# WHAT THE TASK ASKS:
Pick out each line containing the string "that".

# ROWS:

>> Start

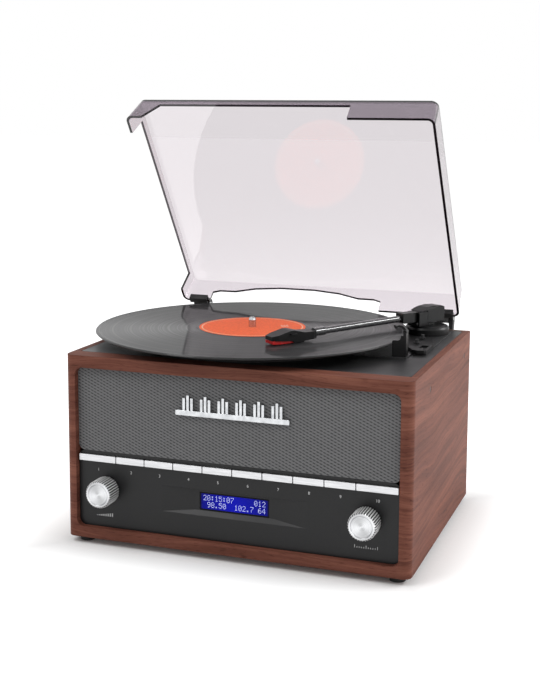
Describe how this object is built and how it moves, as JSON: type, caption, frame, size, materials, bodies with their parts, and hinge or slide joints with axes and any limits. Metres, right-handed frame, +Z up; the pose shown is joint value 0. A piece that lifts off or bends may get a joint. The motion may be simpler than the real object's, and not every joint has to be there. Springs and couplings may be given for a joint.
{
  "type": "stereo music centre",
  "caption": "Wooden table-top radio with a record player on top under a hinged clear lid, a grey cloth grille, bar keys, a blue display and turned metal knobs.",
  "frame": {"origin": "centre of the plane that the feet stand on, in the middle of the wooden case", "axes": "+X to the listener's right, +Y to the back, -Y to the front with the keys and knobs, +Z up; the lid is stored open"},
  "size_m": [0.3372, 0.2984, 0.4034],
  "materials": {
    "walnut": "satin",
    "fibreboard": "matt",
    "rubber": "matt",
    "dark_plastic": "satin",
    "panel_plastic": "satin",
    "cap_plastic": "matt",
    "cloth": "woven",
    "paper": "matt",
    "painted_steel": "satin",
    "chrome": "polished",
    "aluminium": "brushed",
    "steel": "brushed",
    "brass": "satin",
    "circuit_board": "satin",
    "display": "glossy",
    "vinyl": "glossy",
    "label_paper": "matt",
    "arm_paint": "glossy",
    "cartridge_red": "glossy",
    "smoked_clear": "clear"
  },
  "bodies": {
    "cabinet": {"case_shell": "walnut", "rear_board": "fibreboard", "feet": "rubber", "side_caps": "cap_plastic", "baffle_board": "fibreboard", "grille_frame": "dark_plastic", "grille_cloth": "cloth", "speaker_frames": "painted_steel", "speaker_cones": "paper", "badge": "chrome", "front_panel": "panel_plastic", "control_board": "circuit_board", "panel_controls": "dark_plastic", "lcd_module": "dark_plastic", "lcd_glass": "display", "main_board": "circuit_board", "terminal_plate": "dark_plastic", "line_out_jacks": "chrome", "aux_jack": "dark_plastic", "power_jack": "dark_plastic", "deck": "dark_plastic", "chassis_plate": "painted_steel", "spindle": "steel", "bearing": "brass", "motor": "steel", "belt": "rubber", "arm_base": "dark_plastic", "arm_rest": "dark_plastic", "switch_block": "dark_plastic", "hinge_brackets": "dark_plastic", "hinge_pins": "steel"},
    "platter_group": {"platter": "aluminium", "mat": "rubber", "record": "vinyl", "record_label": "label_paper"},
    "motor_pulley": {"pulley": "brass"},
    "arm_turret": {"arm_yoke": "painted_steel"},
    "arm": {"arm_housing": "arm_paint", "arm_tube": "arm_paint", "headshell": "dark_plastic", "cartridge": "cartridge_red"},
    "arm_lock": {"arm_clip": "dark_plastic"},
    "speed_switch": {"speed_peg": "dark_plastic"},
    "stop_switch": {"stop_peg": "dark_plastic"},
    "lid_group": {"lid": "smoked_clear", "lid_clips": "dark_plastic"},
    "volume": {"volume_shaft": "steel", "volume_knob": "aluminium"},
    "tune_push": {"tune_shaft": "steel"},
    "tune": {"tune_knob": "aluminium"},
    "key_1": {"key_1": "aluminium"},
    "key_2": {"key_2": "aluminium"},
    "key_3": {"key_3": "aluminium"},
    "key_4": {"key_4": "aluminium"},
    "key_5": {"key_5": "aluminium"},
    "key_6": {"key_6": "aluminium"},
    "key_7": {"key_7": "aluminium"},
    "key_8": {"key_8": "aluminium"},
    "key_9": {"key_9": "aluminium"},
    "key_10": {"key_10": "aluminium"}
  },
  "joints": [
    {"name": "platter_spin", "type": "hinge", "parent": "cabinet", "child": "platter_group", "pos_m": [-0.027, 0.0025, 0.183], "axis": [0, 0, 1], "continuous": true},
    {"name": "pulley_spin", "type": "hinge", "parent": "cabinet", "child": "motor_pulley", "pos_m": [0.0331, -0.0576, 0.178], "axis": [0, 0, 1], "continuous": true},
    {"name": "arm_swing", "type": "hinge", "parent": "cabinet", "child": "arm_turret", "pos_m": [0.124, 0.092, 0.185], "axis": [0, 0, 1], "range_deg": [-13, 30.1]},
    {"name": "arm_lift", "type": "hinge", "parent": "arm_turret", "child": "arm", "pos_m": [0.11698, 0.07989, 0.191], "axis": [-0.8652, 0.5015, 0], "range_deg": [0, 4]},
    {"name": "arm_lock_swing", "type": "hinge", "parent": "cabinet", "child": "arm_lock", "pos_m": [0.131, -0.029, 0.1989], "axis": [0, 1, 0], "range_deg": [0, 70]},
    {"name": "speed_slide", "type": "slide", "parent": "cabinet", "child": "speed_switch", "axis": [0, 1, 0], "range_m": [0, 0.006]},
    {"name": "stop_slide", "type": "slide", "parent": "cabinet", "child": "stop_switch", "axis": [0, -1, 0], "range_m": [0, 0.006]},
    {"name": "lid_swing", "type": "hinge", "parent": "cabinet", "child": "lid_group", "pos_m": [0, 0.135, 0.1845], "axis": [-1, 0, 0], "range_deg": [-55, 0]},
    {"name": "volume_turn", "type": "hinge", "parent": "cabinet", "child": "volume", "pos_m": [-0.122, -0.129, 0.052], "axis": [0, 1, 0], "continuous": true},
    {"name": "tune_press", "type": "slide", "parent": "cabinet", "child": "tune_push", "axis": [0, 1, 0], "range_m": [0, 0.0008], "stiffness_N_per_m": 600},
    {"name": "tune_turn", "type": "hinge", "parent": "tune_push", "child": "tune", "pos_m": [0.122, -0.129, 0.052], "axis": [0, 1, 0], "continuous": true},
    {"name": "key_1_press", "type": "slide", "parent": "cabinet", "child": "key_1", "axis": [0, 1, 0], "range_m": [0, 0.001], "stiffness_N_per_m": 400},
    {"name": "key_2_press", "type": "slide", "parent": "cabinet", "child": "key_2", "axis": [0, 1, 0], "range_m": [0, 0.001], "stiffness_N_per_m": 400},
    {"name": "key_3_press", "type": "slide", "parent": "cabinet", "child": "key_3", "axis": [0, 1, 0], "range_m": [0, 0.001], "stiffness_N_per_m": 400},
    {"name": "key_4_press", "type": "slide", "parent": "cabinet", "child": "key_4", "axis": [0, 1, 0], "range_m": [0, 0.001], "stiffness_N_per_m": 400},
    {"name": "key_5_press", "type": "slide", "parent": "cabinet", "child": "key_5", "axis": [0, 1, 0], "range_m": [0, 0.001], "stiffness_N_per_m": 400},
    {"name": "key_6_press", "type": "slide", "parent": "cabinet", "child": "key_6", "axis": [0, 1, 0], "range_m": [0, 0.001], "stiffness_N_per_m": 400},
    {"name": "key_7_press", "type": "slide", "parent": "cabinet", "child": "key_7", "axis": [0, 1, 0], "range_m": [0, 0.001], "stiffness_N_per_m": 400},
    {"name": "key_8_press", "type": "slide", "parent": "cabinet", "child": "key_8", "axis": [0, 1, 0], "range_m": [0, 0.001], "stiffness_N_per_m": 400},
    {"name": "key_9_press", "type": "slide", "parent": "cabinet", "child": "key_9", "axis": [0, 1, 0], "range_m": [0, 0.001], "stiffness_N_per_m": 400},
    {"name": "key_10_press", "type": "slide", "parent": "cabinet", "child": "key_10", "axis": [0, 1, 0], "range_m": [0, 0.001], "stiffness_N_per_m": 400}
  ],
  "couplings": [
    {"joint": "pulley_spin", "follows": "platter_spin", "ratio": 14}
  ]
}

>> End
>> Start

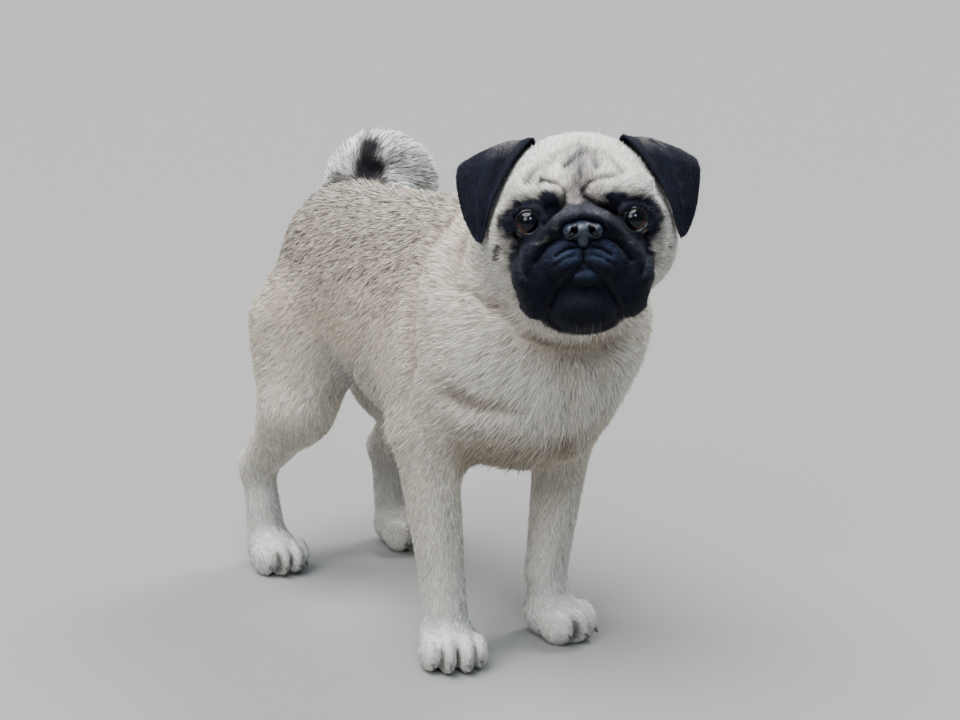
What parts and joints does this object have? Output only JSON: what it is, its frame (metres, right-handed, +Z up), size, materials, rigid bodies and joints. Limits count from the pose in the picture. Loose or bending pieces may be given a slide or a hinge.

>> End

# TASK RESPONSE:
Describe how this object is built and how it moves, as JSON: type, caption, frame, size, materials, bodies with their parts, and hinge or slide joints with axes and any limits. Metres, right-handed frame, +Z up; the pose shown is joint value 0. A piece that lifts off or bends may get a joint. The motion may be simpler than the real object's, and not every joint has to be there. Springs and couplings may be given for a joint.
  "frame": {"origin": "centre of the plane that the feet stand on, in the middle of the wooden case", "axes": "+X to the listener's right, +Y to the back, -Y to the front with the keys and knobs, +Z up; the lid is stored open"},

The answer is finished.